Plainly the Court is concerned lest the strikers in this case be denied their “rights” under the collective bargaining agreement that expired at the commencement of the strike. Equally plainly, a suit under § 301 is the proper manner by which to secure these “rights,” if they indeed exist. I think it inappropriate to becloud sound prior interpretations of § 8 (a) (3) simply to reach what seems a sympathetic result.
The union elected to terminate the contract raising the question whether any right to vacation pay survived the termination. Also the contract provided for vacation pay when the employee was not actually granted a vacation, and the initial choice lay with the employer. Thus under the contract the employer was not obligated to grant two weeks’ additional pay, but could choose to grant vacation instead and lower the total cash outlay. Termination precluded exercise of that choice.
61 Stat. 156, 29 U. S. C. § 185 (a). This position is supported by the legislative history discussed in NLRB v. C & C Plywood Corp., 385 U. S. 421, at 427.

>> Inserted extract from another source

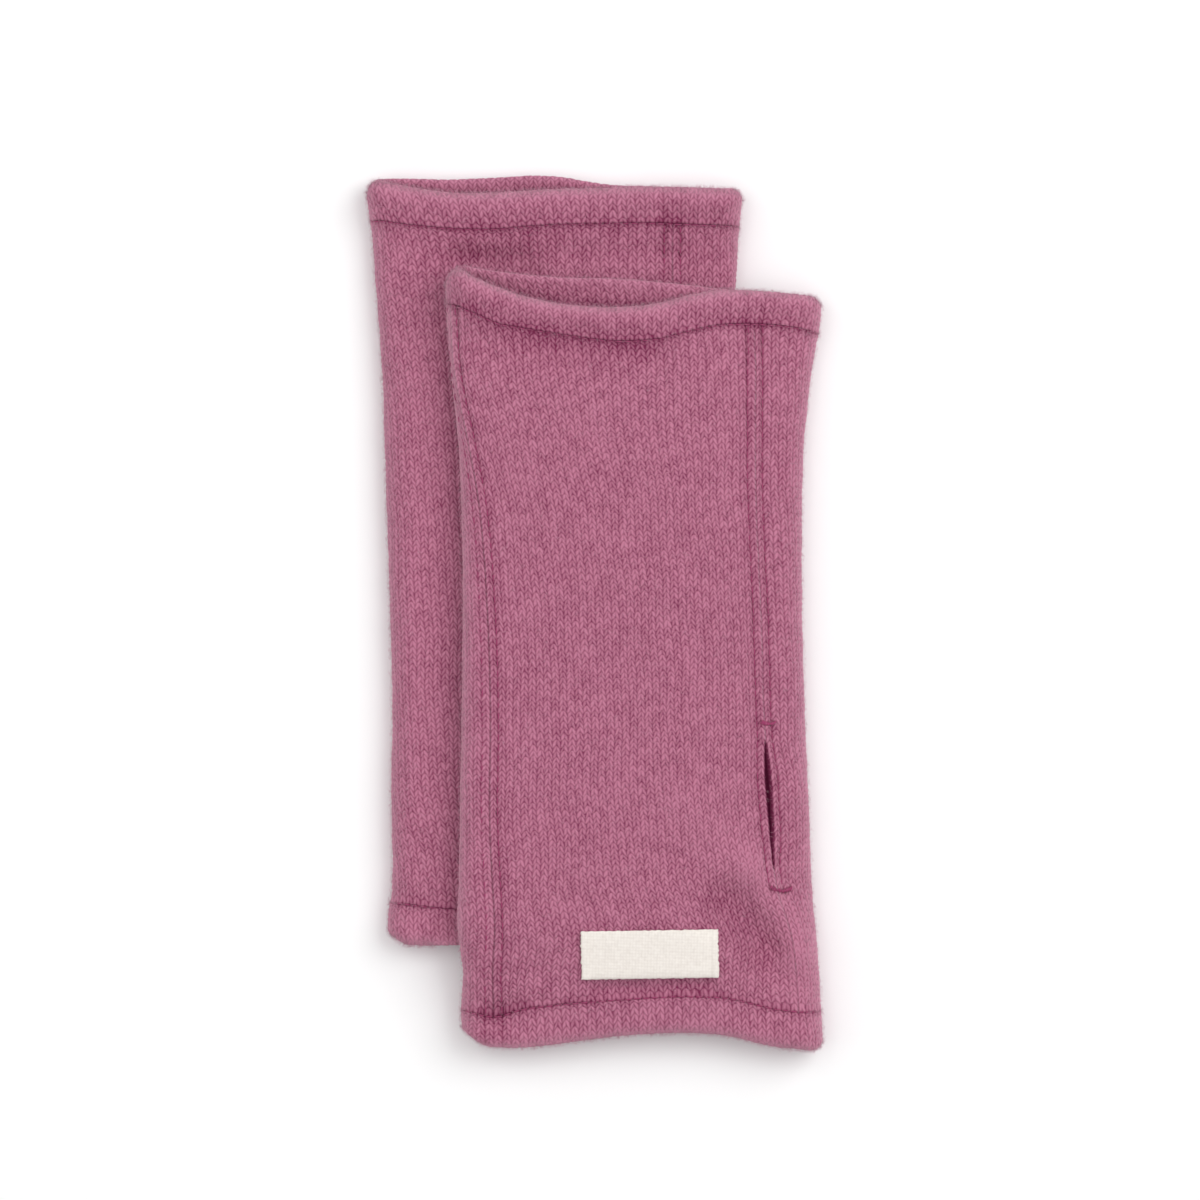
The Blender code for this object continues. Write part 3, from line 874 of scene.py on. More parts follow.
@dataclass(frozen=True)
class BrushedJersey:
    """Carded wool, knitted plain, milled and brushed: matt, its stitches softened by a short nap.

    The nap scatters light at the rims, where the cloth looks paler and greyer, so it has a wide
    sheen. A shade of 0 is the yarn's crest, and 1 the gaps between the stitches.
    """

    name: str = "brushed_wool_jersey"
    crest: str = "#C47D97"
    # The gaps' colour, which the painted shade also mixes toward.
    hollow_shade: str = "#7A2A4E"
    pale_fibre: str = "#C798AB"
    painted_sheen_tint: str = "#E6A8BE"  # painted sheen: paler over folds and turned edges, hiding the stitches
    painted_sheen_share: float = 0.62
    # Size of each uneven field in millimetres, and its detail.
    fibre: Pair = (0.35, 3.0)  # clumps; single fibres, 0.02 mm, are too fine to show
    mottle: Pair = (14.0, 2.0)
    veil: Pair = (6.0, 2.0)  # the nap lies thicker here and there over the stitches
    field_roughness: float = 0.6
    veil_change: Change = (0.35, 0.65, 0.6204, 0.6864)
    pale_change: Change = (0.58, 0.78, 0.0, 0.45)
    mottle_change: Change = (0.3, 0.7, 0.985, 1.015)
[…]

Article XIV of the contract provided that arbitration would not be required after one party had given notice of intent to terminate or modify the contract. This disclaimer clearly implies that arbitration would be required in the resolution of disputes arising under the contract.
By July 1, 1963, almost 75% of the striking employees had been replaced. By August 1, 1963, when the dispute over vacation pay was coming to a head almost 90% had been replaced. All strikers had been replaced by October 8, 1963.